Il “deposito” era allora la stazione di posta delle diligenze che vi transitavano quattro volte al giorno ed era l’obbligatorio punto di passaggio e di sosta delle carrozze, degli sciarabbà e di quei carretti carichi di mercanzie. Il “deposito” era una zona prevalentemente abitata da locandieri e osti, tavernieri e facchini, caffettieri, cantonieri e maniscalchi, nonché venditori di pane e “scamorza”: due rinomati prodotti locali di cui ogni viandante non mancava di fare provvista.

La stazione di posta era integrata da altre due capolinea di diligenze, il cui servizio, gestito da due postiglioni paesani, Leparino e Lucarelli, era limitato al percorso Sannicandro-Apricena-Sansevero. Una stazione a parte era quella del gestore di uno sciarabbà. Apricena ci appariva allora come un primo traguardo nei segni dei nostri viaggi. Sansevero, a sua volta, ci avvinceva come un miraggio, perché capoluogo del circondario, centro vinicolo di crescente rinomanza nazionale, sede di scuole medie; era la prima “città “. A portata di mano dalla quale si irradiava la fama delle sue bande musicali e di fuochi di artificio in occasione della festa del “Soccorso”.

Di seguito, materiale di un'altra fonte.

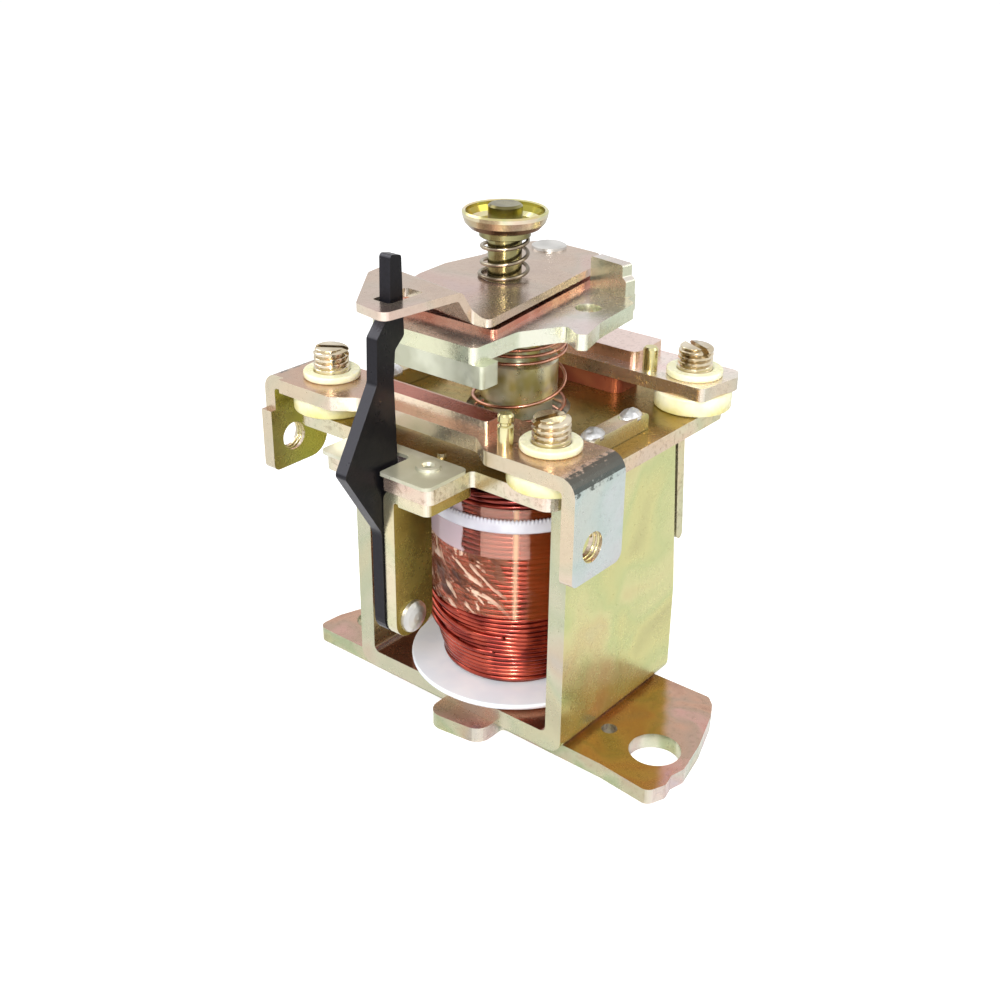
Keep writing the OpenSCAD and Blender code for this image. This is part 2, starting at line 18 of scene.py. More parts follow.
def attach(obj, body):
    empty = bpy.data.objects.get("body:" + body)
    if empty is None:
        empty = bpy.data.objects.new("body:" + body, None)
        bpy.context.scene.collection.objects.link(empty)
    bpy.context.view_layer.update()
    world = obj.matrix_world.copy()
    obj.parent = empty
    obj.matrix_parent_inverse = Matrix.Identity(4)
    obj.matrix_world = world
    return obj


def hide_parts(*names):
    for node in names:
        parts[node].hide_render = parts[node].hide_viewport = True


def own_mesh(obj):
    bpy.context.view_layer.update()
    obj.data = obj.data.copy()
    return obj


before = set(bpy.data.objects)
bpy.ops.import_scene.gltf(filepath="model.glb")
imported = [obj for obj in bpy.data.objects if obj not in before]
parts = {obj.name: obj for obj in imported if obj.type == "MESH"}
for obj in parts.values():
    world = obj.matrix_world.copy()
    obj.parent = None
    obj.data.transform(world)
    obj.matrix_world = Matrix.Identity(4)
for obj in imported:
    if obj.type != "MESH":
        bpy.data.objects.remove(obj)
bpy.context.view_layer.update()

MM = 0.001

# %% [markdown]
# The camera comes first, because every later choice is judged through it. A product
# photograph of a small object is taken from close by, so the lens sees strong
# perspective. The place and the lens below were found by lining up the straight edges
# of the yoke with the picture.

# %% Camera
scene = bpy.context.scene
CAMERA_PLACE = (0.109948, -0.140675, 0.119567)
CAMERA_TURN = (63.781, -0.592, 39.112)
LENS_MM = 47.917

camera = bpy.data.objects.new("camera", bpy.data.cameras.new("camera"))
scene.collection.objects.link(camera)
camera.location = CAMERA_PLACE
camera.rotation_euler = Euler([math.radians(a) for a in CAMERA_TURN], "XYZ")
camera.data.lens = LENS_MM
camera.data.sensor_width = 36
camera.data.clip_start = 0.01
camera.data.clip_end = 20
scene.camera = camera
print("camera", CAMERA_PLACE, "lens", LENS_MM, "mm")

# %% [markdown]
# A shader wants colours as linear light, but a maker picks them as a screen shows them.
# `paint` turns screen values from 0 to 255 into linear ones. `add` makes one shader
# node, sets its options, and fills or links its inputs by name. `spread` turns a range of
# values into a soft step from 0 to 1, `band` is 1 between two such steps, and a few more
# helpers keep the node trees readable.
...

Nello stesso rione del “deposito” c’erano due mulini: l’uno, quello della famiglia Mascolo, destinato a trasformarsi prima in una centrale elettrica e poi in un cinematografo, l’altro della famiglia Pertosa che aveva il privilegio di innalzare nel cielo l’unica altissima ciminiera del paese.

La stazione di posta, dunque, ogni giorno diventava un animato punto di convegno, specie al passaggio della prima delle quattro corriere, quella che arrivava al mattino tra le dieci e le undici dalla stazione ferroviaria di Apricena. Ci si affollava intorno alla diligenza inzaccherata di fango o infarinata di polvere, e ai cavalli spumeggianti e fumanti di sudore. I motivi di attrazione erano vari: c’era un po’ l’illusione di un contatto con il mondo che ci appariva così distante e sconosciuto. Poi lì per lì si aprivano i pacchi “fuori sacco” dei giornali ed ecco le notizie fresche che ci mandavano da Napoli e da Roma; e c’era sempre qualche personaggio nuovo che richiamava l’attenzione dei paesani e del quale solo alcuni giorni dopo si sapeva che si trattava di un grande giornalista, di uno studioso straniero, di un deputato, di un alto funzionario governativo, di un artista di fama. Un personaggio che non viaggiava in incognito, invece, era il commesso viaggiatore, un personaggio inconfondibile, subito riconoscibile che si presentava con l’inseparabile bagaglio di scatole, valigie o casse di campionari.

Solo nel 1931 il “deposito” perdette la sua importanza con la scomparsa dell’autocorriera che era stata già preceduta da quella della diligenza, con l’arrivò della ferrovia. La zona del “deposito”, in conclusione era un piccolo mondo a se’ la cui vita girata attorno alla stazione delle diligenze: il re di quel regno non poteva essere che il capostazione, come poteva essere definito il procaccia postale, Baldascino.